- Collected data -
○ ○ ○ ○ ○ ○ ○

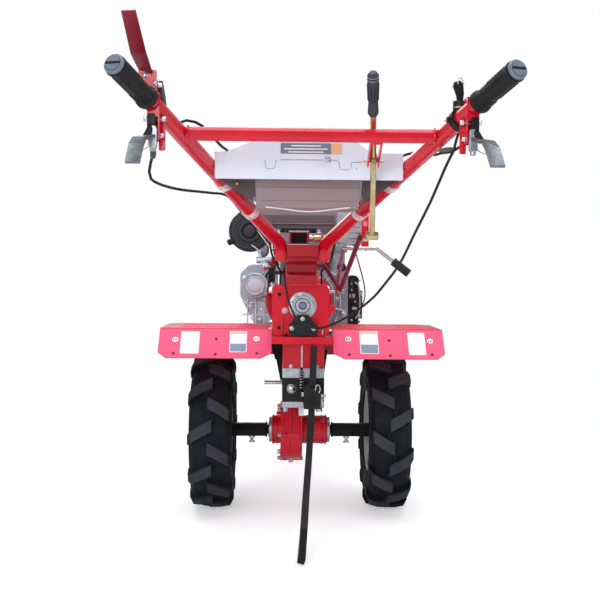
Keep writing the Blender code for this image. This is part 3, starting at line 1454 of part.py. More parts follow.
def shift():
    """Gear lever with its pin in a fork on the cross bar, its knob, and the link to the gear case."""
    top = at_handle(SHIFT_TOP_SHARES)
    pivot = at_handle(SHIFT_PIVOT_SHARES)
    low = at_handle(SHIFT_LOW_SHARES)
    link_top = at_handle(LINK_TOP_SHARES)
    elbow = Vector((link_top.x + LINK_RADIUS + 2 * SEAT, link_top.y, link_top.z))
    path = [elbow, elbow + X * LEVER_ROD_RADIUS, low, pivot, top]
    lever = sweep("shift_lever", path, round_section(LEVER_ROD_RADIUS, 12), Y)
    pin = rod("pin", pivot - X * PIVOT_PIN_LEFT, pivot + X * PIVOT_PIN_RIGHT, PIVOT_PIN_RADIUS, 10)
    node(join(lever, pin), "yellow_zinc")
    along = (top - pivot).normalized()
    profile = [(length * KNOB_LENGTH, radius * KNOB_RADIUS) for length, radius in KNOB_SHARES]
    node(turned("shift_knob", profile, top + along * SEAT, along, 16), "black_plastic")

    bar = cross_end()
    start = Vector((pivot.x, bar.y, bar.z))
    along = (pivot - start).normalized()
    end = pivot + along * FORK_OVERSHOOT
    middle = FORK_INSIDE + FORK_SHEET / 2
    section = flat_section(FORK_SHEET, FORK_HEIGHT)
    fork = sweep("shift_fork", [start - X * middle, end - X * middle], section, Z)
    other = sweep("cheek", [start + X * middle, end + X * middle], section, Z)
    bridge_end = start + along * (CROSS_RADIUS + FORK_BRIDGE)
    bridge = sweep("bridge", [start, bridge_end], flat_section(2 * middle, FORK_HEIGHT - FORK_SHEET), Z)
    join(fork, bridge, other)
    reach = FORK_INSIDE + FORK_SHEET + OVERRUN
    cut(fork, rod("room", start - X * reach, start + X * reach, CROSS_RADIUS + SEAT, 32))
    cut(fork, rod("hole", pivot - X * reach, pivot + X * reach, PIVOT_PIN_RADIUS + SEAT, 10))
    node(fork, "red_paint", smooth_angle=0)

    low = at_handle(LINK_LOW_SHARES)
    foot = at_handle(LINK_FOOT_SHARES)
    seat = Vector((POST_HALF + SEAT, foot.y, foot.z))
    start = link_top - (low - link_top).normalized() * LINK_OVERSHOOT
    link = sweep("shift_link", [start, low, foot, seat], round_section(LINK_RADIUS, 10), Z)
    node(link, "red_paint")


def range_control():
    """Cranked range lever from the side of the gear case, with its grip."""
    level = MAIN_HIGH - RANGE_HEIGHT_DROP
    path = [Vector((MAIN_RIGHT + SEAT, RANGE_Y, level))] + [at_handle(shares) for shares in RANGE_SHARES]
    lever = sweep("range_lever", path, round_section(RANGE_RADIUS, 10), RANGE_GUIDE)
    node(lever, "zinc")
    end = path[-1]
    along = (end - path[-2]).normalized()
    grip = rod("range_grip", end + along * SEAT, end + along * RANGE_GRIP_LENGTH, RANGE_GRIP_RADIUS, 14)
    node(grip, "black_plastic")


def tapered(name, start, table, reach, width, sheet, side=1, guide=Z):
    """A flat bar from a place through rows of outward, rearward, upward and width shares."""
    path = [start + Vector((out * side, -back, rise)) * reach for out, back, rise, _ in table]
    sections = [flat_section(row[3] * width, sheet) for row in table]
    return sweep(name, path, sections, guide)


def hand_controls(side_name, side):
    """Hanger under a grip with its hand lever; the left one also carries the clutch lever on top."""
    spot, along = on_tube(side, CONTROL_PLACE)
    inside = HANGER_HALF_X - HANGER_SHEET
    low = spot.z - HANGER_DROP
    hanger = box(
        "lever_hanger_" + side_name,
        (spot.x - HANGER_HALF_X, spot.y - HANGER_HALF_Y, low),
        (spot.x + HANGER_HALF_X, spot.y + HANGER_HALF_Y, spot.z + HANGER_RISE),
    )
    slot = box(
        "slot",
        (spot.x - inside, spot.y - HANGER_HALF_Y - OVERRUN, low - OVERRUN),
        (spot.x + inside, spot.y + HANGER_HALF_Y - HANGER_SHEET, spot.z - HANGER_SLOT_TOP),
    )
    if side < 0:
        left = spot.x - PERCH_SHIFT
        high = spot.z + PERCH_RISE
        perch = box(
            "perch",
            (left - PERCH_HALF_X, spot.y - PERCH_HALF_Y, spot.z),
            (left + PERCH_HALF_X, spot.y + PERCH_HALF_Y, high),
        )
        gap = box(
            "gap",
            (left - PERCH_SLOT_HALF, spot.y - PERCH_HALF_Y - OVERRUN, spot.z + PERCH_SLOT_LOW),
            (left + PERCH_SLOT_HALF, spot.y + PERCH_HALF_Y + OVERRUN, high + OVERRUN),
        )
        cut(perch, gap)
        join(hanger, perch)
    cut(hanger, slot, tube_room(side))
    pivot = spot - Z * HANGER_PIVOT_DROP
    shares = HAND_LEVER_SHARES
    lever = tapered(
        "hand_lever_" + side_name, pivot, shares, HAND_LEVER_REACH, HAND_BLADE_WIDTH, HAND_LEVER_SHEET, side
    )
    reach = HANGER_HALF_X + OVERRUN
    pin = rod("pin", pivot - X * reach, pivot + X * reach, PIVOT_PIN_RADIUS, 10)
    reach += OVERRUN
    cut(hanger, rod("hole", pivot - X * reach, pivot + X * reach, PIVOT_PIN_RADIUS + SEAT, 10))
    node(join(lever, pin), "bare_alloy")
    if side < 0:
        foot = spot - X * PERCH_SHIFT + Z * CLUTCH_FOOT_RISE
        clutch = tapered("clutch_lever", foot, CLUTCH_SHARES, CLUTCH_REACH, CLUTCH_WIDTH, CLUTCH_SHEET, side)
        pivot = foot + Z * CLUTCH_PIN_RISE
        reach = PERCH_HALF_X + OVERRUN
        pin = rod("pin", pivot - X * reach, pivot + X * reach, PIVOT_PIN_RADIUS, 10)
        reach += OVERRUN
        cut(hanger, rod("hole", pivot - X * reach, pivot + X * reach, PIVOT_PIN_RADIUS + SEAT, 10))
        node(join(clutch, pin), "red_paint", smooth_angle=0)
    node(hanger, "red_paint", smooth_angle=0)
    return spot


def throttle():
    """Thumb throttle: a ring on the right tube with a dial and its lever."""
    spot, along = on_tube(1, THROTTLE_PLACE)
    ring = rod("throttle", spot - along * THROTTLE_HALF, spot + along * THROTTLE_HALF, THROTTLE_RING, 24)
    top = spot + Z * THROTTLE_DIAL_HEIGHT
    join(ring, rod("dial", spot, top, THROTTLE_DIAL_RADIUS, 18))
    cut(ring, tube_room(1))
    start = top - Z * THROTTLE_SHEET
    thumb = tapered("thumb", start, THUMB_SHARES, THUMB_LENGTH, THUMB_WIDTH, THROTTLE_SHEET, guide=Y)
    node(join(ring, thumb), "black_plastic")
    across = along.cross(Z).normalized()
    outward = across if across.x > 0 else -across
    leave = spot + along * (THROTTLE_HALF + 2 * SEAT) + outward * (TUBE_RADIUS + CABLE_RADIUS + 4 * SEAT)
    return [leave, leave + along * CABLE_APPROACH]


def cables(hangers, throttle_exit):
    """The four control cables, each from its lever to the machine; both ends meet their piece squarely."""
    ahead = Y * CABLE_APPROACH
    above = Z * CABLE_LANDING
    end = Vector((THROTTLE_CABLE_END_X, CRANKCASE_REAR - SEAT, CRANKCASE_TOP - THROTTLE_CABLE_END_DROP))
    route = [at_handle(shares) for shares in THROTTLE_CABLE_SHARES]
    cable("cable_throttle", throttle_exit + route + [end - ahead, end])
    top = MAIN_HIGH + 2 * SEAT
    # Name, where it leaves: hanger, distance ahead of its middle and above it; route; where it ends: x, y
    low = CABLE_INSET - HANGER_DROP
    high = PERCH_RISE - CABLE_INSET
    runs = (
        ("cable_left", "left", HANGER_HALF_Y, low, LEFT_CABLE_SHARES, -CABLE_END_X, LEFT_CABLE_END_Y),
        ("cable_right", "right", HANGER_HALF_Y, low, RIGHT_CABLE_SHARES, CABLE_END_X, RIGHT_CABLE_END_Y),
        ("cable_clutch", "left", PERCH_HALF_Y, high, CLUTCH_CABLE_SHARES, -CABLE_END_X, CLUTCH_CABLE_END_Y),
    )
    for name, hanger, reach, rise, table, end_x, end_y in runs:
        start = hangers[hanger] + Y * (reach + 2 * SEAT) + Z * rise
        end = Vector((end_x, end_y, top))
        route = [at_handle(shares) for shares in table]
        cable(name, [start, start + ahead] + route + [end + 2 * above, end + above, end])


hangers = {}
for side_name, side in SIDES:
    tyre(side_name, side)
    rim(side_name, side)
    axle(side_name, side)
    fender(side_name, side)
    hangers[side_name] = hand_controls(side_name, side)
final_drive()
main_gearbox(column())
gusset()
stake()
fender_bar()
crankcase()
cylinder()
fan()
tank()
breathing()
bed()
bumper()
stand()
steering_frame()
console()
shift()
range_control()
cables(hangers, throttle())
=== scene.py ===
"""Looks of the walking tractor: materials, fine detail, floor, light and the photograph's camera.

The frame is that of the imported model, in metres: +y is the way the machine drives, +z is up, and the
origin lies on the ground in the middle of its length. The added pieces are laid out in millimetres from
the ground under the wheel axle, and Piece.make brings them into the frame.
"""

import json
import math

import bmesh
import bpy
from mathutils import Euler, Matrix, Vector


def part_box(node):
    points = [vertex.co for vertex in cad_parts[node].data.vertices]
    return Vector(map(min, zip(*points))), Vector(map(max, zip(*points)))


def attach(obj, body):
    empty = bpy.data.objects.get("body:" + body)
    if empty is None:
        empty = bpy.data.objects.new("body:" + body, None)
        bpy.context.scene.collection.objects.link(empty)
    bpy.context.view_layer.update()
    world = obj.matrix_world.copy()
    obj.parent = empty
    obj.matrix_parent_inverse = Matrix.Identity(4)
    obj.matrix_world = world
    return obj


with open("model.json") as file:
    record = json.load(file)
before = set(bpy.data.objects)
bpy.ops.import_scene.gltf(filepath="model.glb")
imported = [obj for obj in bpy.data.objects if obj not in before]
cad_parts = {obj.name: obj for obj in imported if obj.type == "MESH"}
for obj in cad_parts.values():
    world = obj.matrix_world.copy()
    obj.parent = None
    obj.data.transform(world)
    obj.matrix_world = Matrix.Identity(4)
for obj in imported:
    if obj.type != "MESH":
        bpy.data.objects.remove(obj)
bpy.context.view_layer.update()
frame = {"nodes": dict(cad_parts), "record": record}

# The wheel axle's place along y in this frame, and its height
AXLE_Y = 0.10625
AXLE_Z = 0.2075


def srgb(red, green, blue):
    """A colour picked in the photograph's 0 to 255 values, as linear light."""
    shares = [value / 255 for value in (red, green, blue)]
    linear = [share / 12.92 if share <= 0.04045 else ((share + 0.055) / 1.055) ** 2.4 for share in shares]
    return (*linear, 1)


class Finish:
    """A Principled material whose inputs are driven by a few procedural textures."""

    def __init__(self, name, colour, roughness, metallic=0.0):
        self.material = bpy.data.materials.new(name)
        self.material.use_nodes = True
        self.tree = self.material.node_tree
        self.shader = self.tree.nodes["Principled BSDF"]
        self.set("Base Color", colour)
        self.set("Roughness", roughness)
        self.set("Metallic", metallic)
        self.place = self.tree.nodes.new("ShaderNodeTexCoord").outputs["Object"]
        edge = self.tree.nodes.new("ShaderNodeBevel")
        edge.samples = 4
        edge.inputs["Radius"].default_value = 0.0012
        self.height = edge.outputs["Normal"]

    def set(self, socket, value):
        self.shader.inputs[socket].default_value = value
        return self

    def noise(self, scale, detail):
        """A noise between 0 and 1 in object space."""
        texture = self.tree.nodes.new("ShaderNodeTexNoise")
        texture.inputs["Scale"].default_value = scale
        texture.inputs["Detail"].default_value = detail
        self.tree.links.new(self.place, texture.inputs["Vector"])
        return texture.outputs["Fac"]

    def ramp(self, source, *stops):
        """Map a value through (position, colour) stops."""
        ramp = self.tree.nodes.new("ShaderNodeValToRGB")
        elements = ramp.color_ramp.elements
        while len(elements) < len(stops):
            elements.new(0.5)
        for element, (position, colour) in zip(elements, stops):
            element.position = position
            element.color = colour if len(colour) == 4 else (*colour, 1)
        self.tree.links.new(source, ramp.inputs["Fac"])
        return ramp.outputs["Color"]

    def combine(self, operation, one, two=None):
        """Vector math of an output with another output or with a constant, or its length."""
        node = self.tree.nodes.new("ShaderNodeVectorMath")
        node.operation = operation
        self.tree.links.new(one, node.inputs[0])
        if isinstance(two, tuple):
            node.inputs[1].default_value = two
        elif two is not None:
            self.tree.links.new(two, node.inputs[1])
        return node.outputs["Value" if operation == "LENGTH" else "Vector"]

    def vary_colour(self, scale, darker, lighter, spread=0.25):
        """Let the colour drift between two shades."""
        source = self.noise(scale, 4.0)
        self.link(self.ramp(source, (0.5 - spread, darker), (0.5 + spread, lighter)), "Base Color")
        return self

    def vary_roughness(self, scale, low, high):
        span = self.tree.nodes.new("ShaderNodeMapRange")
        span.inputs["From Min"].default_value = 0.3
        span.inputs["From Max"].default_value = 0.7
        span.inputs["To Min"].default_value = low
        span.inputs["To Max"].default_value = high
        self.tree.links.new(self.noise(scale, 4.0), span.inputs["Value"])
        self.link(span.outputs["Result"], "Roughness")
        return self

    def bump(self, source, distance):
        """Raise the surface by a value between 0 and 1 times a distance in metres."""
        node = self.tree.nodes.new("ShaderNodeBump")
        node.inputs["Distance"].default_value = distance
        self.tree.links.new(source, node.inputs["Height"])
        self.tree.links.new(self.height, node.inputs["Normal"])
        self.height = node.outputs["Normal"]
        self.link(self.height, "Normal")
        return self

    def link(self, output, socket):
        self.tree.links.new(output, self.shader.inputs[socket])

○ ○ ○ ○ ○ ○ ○

Give again the run of lines that opens at the line with "breathing()" and closes at the line with "points = [vertex.co", exactly, and only that run.

breathing()
bed()
bumper()
stand()
steering_frame()
console()
shift()
range_control()
cables(hangers, throttle())
=== scene.py ===
"""Looks of the walking tractor: materials, fine detail, floor, light and the photograph's camera.

The frame is that of the imported model, in metres: +y is the way the machine drives, +z is up, and the
origin lies on the ground in the middle of its length. The added pieces are laid out in millimetres from
the ground under the wheel axle, and Piece.make brings them into the frame.
"""

import json
import math

import bmesh
import bpy
from mathutils import Euler, Matrix, Vector


def part_box(node):
    points = [vertex.co for vertex in cad_parts[node].data.vertices]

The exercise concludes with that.